Sam Provenza began her career in graphic design, but today she builds intuitive and beautiful user interfaces for digital products. She’s currently a Product Designer for Tailwind, a SaaS start-up producing Pinterest and Instagram marketing tools. In spite of her busy schedule, she is also the NYC chapter lead of Girl Develop It, a group that organizes coding classes and career workshops for women.
What’s your official title and how long have you been in this role?
Product Designer. I’ve been in this role at my current company for a little over a year and a half, but I’ve been in this role for other companies since 2014.
What attracted you to this role?
My background is in design. I started out in graphic design but was always really interested in designing for the web. When I started working as a web designer at a SaaS product company back in 2013, I was instantly drawn to the product side of things because of how much it involved working directly with users. I started out with small projects on the product side and eventually switched full time to the product side. I have been doing that ever since.
Walk me through a typical day in your role. What activities do you engage in? What types of meetings do you join? When’s lunch?
I work for a small SaaS start-up, so my day to day varies greatly depending what we are focusing on that sprint. Because of the small size of our team, my day is part Design, part Coder and part Project Manager. I spend a lot of my focus scoping out new features or user flows for our web application and then I work with the engineering team to implement them. I am also involved with some of the UX research and spend time conducting user interviews with our users on video calls. I work with users to discover the root of the problem we are trying to solve so I can help craft a user experience that will solve their frustrations. I’m often an advocate for the user and I need to ensure that the products we are making are understandable and accessible for our user base.
What skills/technologies help you succeed?
What’s the most fun or creative part of your role?

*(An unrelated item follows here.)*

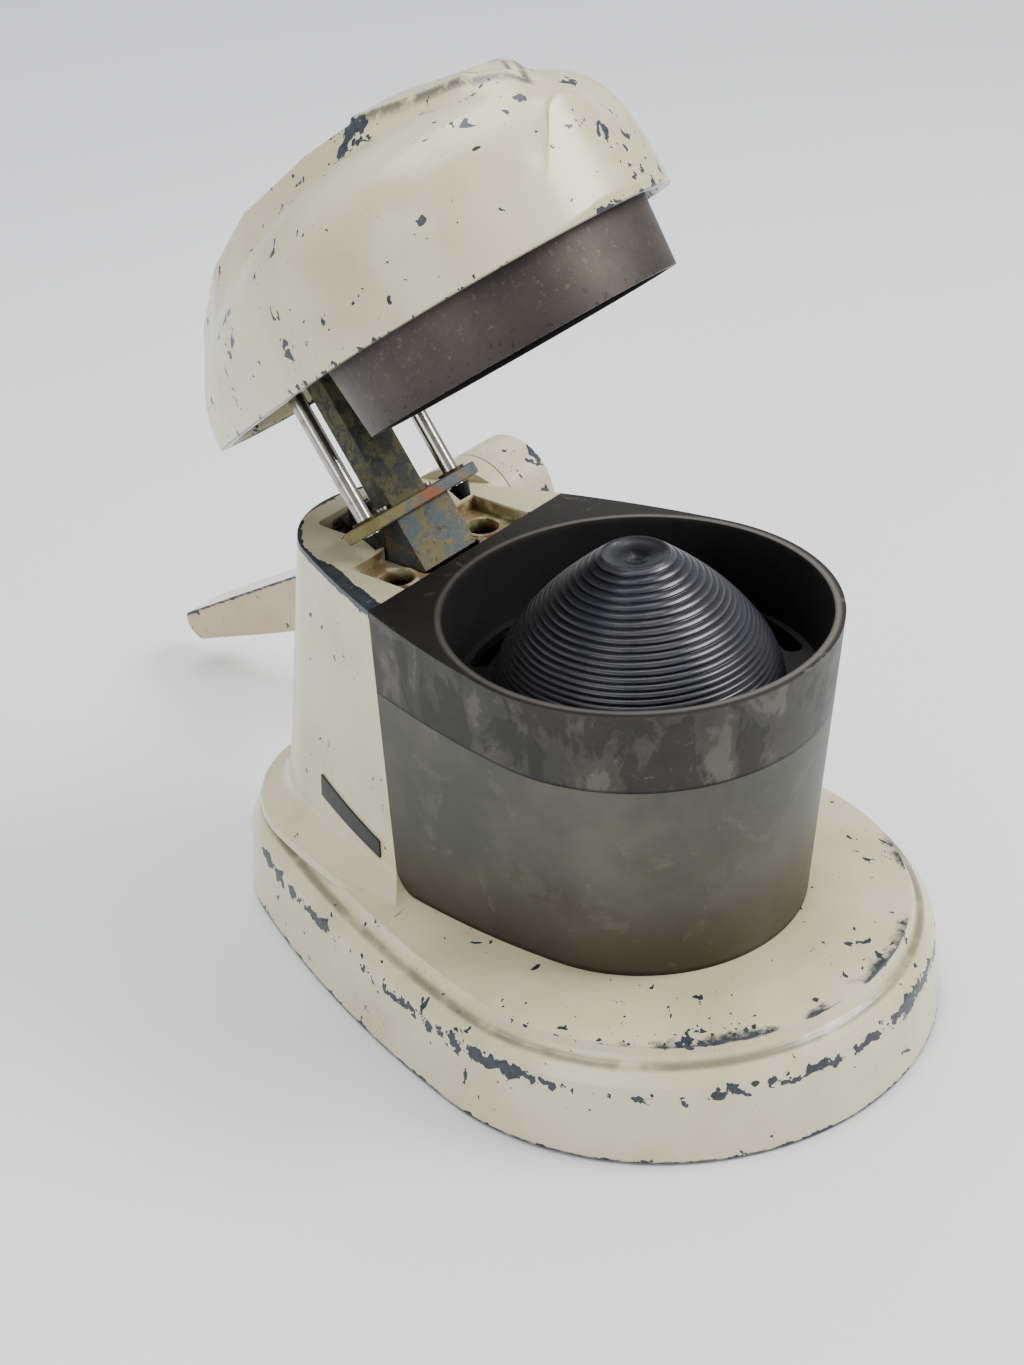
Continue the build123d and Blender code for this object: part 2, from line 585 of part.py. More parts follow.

Brainstorming is one of my favorite parts of the process. When we are kicking off new projects or features, the product team will collaborate to define the problem we are trying to solve, brainstorm solutions that we can implement, and figure out how to measure if they are successful or not. I love getting in front of a whiteboard, tossing around ideas and sketching solutions.
What are the biggest challenges you face in this role?
In my current company, I am the sole Product Designer on the team. It’s often challenging for me to be juggling multiple projects across different parts of the product.
What teams/individuals do you work with cross-functionally? Can you give an example of a time when you collaborated with another group/individual?
I work with our Product Managers and Engineers on a day-to-day basis. The PMs and I will often collaborate on the initial kick-off of new projects. We work together to define requirements needed, brainstorm ideas, and I’ll present designs to them for feedback along the way. They are also really helpful to figure out how to measure the success of the designs and defining what metrics we are trying to move with any new experience.
What’s an area where you’re trying to grow in your role?
I really want to become more informed about the Product side of my role. I would like to learn more about collecting data to measure and track design decisions as well as use the data to define requirements for new features and requests.
In your role, what metrics define success?
The most important measure of success comes from customer feedback and the overall user experience you are crafting. It can be difficult to figure how to measure this, so making sure you are making data-driven decisions in your design choices really helps you measure how successful your output is.
What skills (tech/non-tech) have you improved as a result of working in this role?
100% my communication skills. Being able to present designs and educate the team on the “why” behind them has helped me better articulate my design-thinking skills. Also talking with users has significantly helped me from an interviewee standpoint.
Aside from technical skills, what personality traits/characteristics make for an ideal candidate in your role?
Problem solving and empathy are probably the two most important skills. There are often complex features that we need to build, and it’s my job to find a solution that will resonate with our users and present the most important information in the simplest way possible. You need to be empathetic, be eager to talk and listen to users, and be able to figure out what makes them tick.